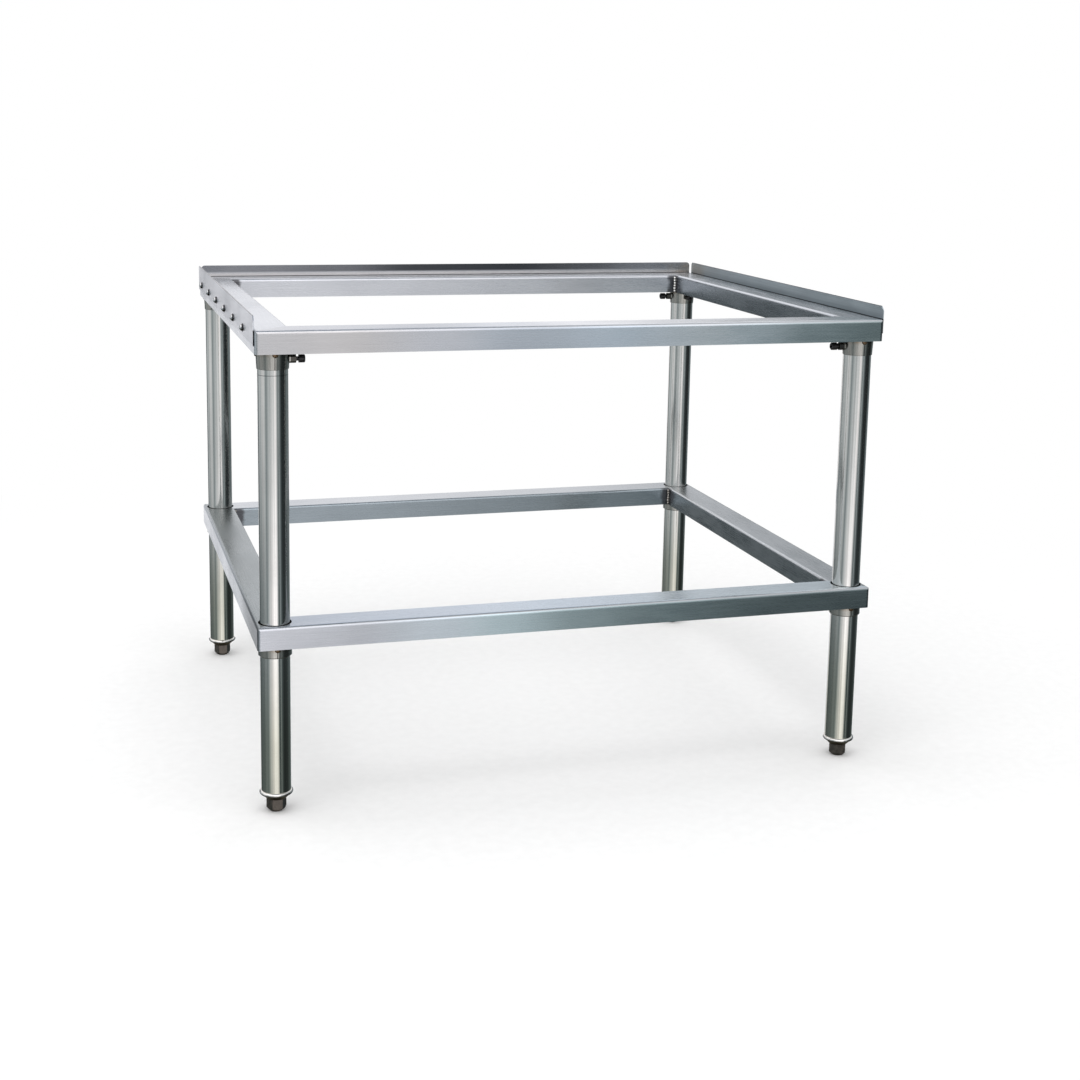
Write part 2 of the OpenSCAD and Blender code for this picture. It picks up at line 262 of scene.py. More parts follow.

☆ ☆ ☆

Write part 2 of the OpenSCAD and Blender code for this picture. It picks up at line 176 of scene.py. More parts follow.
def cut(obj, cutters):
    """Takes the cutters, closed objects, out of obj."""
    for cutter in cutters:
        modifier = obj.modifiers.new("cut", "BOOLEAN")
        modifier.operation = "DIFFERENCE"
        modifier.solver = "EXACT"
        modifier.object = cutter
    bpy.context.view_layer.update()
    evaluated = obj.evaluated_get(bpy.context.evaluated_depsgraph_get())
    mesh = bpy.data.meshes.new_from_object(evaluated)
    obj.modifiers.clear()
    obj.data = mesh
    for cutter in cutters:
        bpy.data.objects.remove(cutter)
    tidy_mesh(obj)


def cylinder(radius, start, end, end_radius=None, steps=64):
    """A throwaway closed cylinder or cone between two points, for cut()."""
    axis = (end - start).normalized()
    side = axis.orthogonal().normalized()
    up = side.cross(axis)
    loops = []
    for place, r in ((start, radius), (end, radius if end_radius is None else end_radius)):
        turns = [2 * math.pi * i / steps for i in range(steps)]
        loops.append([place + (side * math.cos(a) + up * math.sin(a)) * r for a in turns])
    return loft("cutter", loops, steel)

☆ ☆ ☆

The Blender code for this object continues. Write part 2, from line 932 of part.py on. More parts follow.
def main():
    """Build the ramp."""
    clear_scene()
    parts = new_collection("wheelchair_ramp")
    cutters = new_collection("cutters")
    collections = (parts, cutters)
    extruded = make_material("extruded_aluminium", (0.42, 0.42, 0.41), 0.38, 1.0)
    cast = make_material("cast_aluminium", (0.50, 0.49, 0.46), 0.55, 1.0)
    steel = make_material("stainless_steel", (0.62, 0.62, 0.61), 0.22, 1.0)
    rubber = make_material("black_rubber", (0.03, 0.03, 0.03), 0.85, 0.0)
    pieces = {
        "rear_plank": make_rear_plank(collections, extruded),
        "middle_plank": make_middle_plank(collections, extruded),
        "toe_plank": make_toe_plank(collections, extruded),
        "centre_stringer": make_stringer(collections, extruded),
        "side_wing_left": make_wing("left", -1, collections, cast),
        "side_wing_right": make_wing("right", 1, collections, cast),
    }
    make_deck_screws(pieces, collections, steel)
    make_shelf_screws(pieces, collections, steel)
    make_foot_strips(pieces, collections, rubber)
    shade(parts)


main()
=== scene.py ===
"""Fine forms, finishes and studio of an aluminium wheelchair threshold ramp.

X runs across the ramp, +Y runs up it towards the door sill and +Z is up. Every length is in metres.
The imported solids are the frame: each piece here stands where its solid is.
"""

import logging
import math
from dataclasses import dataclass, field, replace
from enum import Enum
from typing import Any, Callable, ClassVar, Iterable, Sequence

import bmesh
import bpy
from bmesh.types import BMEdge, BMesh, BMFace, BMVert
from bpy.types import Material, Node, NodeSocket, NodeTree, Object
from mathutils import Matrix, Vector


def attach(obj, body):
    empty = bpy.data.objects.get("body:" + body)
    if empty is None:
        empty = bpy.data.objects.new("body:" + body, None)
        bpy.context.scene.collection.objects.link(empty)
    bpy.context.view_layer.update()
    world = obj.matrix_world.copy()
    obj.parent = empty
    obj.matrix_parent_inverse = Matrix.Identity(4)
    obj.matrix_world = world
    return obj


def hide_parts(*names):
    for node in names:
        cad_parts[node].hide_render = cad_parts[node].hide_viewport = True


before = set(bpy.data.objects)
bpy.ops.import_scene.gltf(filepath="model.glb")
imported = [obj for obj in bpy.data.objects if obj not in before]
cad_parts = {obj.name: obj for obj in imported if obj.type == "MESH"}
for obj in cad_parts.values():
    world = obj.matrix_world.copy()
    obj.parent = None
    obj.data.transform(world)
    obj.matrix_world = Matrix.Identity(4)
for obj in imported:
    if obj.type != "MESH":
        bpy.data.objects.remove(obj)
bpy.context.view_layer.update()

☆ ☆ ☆

** What you should do **
Extract all lines containing the word "empty".

** The result **
    empty = bpy.data.objects.get("body:" + body)
    if empty is None:
        empty = bpy.data.objects.new("body:" + body, None)
        bpy.context.scene.collection.objects.link(empty)
    obj.parent = empty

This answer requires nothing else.